**Data segment:**

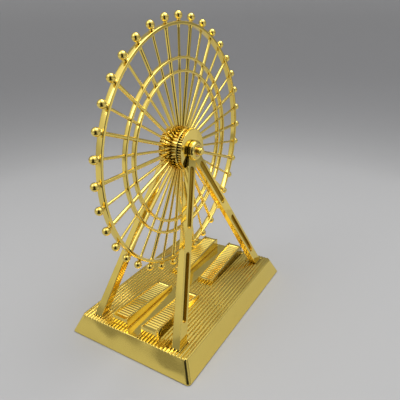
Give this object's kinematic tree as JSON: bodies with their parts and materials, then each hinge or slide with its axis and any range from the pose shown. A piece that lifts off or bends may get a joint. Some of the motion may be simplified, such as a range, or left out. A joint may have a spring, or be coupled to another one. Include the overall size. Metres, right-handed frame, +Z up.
{
  "type": "model ferris wheel",
  "caption": "Desk-top Ferris wheel model in gold metal: ribbed base with boarding ramps, leg pairs meeting at bearing heads, and a spoked wheel with ball finials that turns freely.",
  "frame": {"origin": "middle of the base, on the surface it stands on", "axes": "+Z up; X along the base in the plane of the wheel; Y along the axle, front at -Y"},
  "size_m": [0.1464, 0.0848, 0.1796],
  "materials": {
    "base_gold": "polished gold plating over cast zinc alloy",
    "ramp_gold": "polished gold plating over cast zinc alloy",
    "leg_gold": "polished gold plating over cast zinc alloy",
    "wheel_gold": "polished gold plating",
    "spoke_gold": "polished gold-plated wire",
    "hub_gold": "polished gold plating, fine turning marks on the faces",
    "bush_bronze": "plain sintered bronze",
    "screw_steel": "zinc-plated steel",
    "cover_plastic": "black moulded plate, fine grain",
    "foot_rubber": "black rubber"
  },
  "bodies": {
    "stand": {"base_plinth": "base_gold", "base_cover": "cover_plastic", "cover_screws": "screw_steel", "rubber_feet": "foot_rubber", "leg_screws": "screw_steel", "leg_front_left": "leg_gold", "ramp_front_left": "ramp_gold", "leg_front_right": "leg_gold", "ramp_front_right": "ramp_gold", "leg_rear_left": "leg_gold", "ramp_rear_left": "ramp_gold", "leg_rear_right": "leg_gold", "ramp_rear_right": "ramp_gold", "bearing_head_front": "hub_gold", "bush_front": "bush_bronze", "bearing_head_rear": "hub_gold", "bush_rear": "bush_bronze"},
    "wheel": {"rim": "wheel_gold", "outer_ring": "wheel_gold", "inner_ring": "wheel_gold", "hub_barrel": "hub_gold", "axle": "hub_gold", "thick_spokes": "spoke_gold", "thin_spokes": "spoke_gold", "ball_finials": "wheel_gold", "hub_flange_front": "hub_gold", "knurled_collar_front": "hub_gold", "hub_flange_rear": "hub_gold", "knurled_collar_rear": "hub_gold"}
  },
  "joints": [
    {"name": "wheel_spin", "type": "hinge", "parent": "stand", "child": "wheel", "pos_m": [0, 0, 0.1064], "axis": [0, 1, 0], "continuous": true}
  ]
}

**Task instructions:** Extract, word for word, each line of the listing above.

**Task solution:**
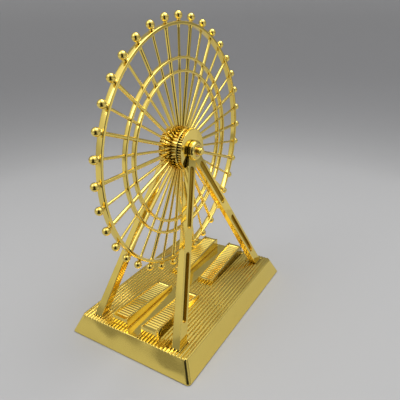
Give this object's kinematic tree as JSON: bodies with their parts and materials, then each hinge or slide with its axis and any range from the pose shown. A piece that lifts off or bends may get a joint. Some of the motion may be simplified, such as a range, or left out. A joint may have a spring, or be coupled to another one. Include the overall size. Metres, right-handed frame, +Z up.
{
  "type": "model ferris wheel",
  "caption": "Desk-top Ferris wheel model in gold metal: ribbed base with boarding ramps, leg pairs meeting at bearing heads, and a spoked wheel with ball finials that turns freely.",
  "frame": {"origin": "middle of the base, on the surface it stands on", "axes": "+Z up; X along the base in the plane of the wheel; Y along the axle, front at -Y"},
  "size_m": [0.1464, 0.0848, 0.1796],
  "materials": {
    "base_gold": "polished gold plating over cast zinc alloy",
    "ramp_gold": "polished gold plating over cast zinc alloy",
    "leg_gold": "polished gold plating over cast zinc alloy",
    "wheel_gold": "polished gold plating",
    "spoke_gold": "polished gold-plated wire",
    "hub_gold": "polished gold plating, fine turning marks on the faces",
    "bush_bronze": "plain sintered bronze",
    "screw_steel": "zinc-plated steel",
    "cover_plastic": "black moulded plate, fine grain",
    "foot_rubber": "black rubber"
  },
  "bodies": {
    "stand": {"base_plinth": "base_gold", "base_cover": "cover_plastic", "cover_screws": "screw_steel", "rubber_feet": "foot_rubber", "leg_screws": "screw_steel", "leg_front_left": "leg_gold", "ramp_front_left": "ramp_gold", "leg_front_right": "leg_gold", "ramp_front_right": "ramp_gold", "leg_rear_left": "leg_gold", "ramp_rear_left": "ramp_gold", "leg_rear_right": "leg_gold", "ramp_rear_right": "ramp_gold", "bearing_head_front": "hub_gold", "bush_front": "bush_bronze", "bearing_head_rear": "hub_gold", "bush_rear": "bush_bronze"},
    "wheel": {"rim": "wheel_gold", "outer_ring": "wheel_gold", "inner_ring": "wheel_gold", "hub_barrel": "hub_gold", "axle": "hub_gold", "thick_spokes": "spoke_gold", "thin_spokes": "spoke_gold", "ball_finials": "wheel_gold", "hub_flange_front": "hub_gold", "knurled_collar_front": "hub_gold", "hub_flange_rear": "hub_gold", "knurled_collar_rear": "hub_gold"}
  },
  "joints": [
    {"name": "wheel_spin", "type": "hinge", "parent": "stand", "child": "wheel", "pos_m": [0, 0, 0.1064], "axis": [0, 1, 0], "continuous": true}
  ]
}